Les trois problèmes structurels que connaît la Chine ne sont pas indépendants les uns des autres. Une dette importante a été utilisée pour financer les achats immobiliers, gonflant les prix des appartements et empêchant les jeunes d’acheter un logement et de fonder une famille. La dette est donc l’une des causes de la baisse du nombre de mariages et du taux de natalité, qui sont au cœur du problème démographique chinois.

Ces trois problèmes ont un impact négatif sur les dépenses à la consommation, et pourraient nuire aux efforts déployés par le pays pour passer d’une économie axée sur l’investissement à une économie de consommation, comme l’ont fait d’autres économies de marché émergentes lors de leur transition vers le statut de pays en voie de développement.

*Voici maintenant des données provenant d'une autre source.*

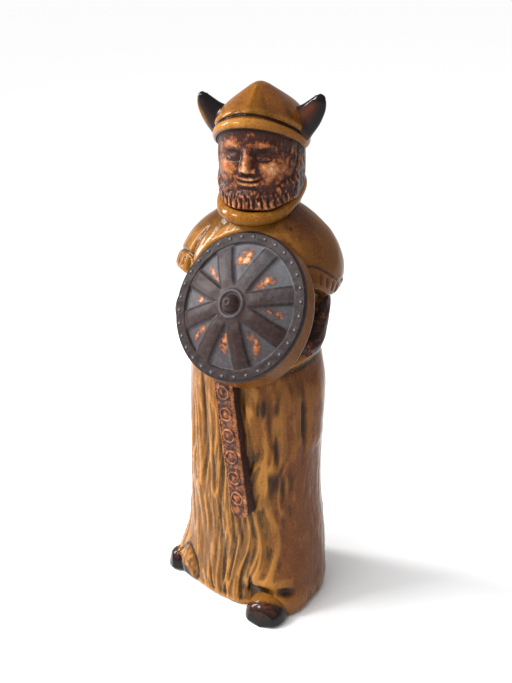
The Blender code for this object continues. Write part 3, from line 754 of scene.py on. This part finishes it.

« Ces problèmes, combinés aux effets négatifs habituels des économies planifiées, des réglementations généralisées et de la gestion inadéquate des industries clés par les dirigeants du PCC, indiquent tous que la Chine a des fondamentaux économiques globalement faibles. L’augmentation des droits de douane américains aggravera les difficultés économiques, mais n’en sera pas la cause principale », a expliqué M. Yonk, économiste à l’Institut américain de recherche économique.

Le Japon a rencontré ces problèmes pendant les trois dernières décennies, malgré le règlement de ses différends commerciaux avec les États-Unis dans les années 1980, et n’a pas encore renoué avec une croissance durable.